### [YOUR OBJECTIVE]
From the entries below, gather each line containing the word "this".

### [THE INPUT]

__________

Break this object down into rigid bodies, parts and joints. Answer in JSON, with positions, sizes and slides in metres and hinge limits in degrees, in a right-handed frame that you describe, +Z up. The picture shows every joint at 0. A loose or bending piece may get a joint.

__________

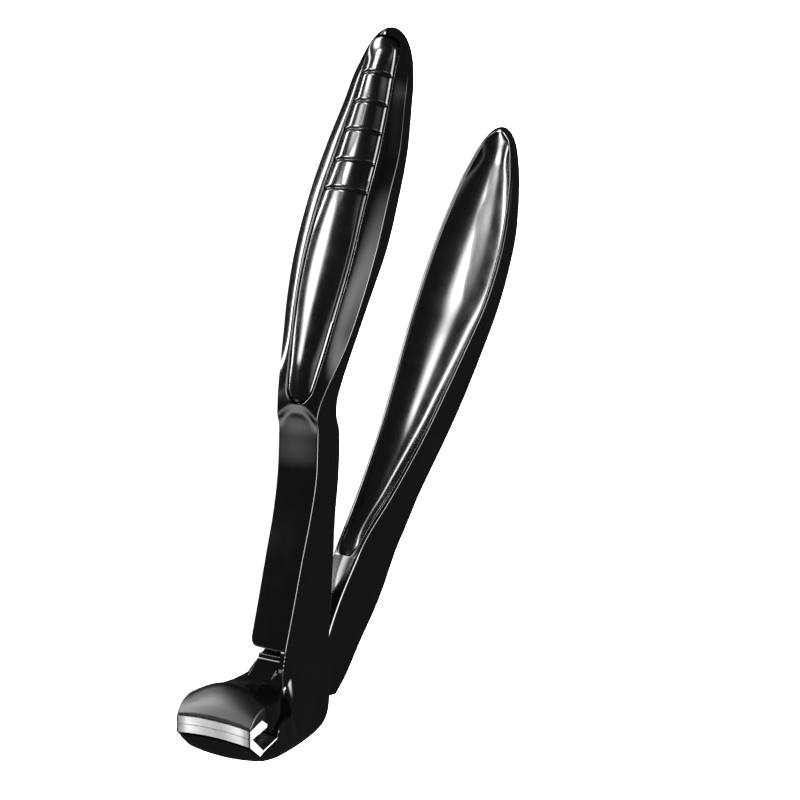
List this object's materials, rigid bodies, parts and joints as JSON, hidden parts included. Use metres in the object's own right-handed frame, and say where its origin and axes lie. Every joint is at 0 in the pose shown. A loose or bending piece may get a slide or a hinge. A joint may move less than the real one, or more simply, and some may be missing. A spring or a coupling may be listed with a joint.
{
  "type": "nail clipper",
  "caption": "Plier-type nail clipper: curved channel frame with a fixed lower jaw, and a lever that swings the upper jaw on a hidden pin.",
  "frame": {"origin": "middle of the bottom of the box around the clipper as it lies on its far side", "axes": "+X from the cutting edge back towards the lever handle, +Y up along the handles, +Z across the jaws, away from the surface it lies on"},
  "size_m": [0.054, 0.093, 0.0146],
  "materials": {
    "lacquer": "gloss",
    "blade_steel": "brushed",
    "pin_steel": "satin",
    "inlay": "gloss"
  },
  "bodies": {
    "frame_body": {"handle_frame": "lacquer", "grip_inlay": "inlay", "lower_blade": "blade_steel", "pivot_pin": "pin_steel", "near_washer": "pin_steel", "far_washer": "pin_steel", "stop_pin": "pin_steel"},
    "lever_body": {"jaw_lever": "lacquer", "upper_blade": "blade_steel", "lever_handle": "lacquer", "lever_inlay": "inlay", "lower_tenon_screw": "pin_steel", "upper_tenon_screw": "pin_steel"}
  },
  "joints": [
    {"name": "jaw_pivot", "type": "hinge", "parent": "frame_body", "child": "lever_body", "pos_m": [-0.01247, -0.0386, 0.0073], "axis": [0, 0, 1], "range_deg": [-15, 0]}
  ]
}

__________

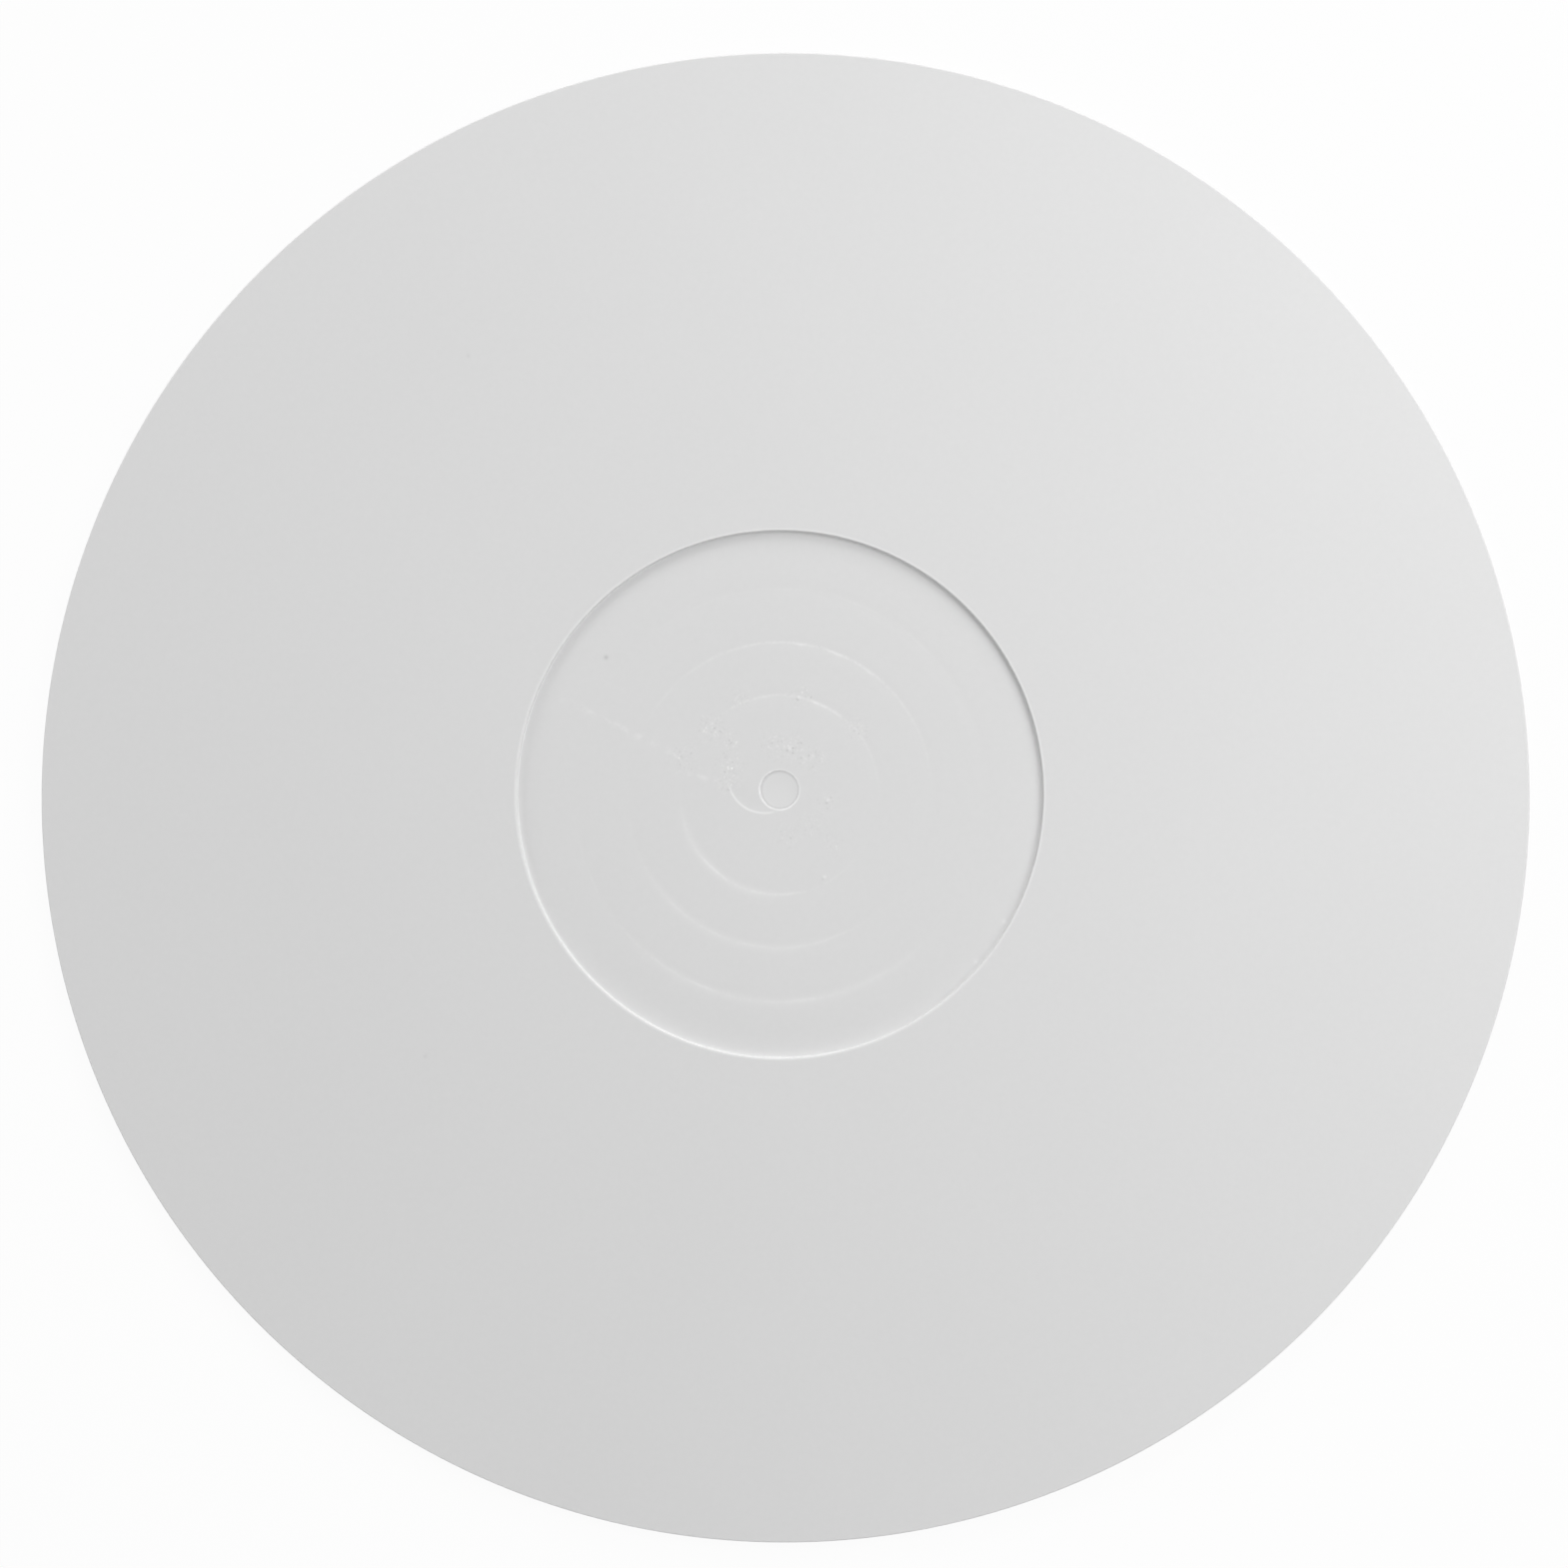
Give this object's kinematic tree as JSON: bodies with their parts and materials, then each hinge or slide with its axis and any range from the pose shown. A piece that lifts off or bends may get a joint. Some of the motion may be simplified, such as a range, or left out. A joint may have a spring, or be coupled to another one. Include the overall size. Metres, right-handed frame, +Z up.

__________

### [FINISHED TASK]
Break this object down into rigid bodies, parts and joints. Answer in JSON, with positions, sizes and slides in metres and hinge limits in degrees, in a right-handed frame that you describe, +Z up. The picture shows every joint at 0. A loose or bending piece may get a joint.
List this object's materials, rigid bodies, parts and joints as JSON, hidden parts included. Use metres in the object's own right-handed frame, and say where its origin and axes lie. Every joint is at 0 in the pose shown. A loose or bending piece may get a slide or a hinge. A joint may move less than the real one, or more simply, and some may be missing. A spring or a coupling may be listed with a joint.
Give this object's kinematic tree as JSON: bodies with their parts and materials, then each hinge or slide with its axis and any range from the pose shown. A piece that lifts off or bends may get a joint. Some of the motion may be simplified, such as a range, or left out. A joint may have a spring, or be coupled to another one. Include the overall size. Metres, right-handed frame, +Z up.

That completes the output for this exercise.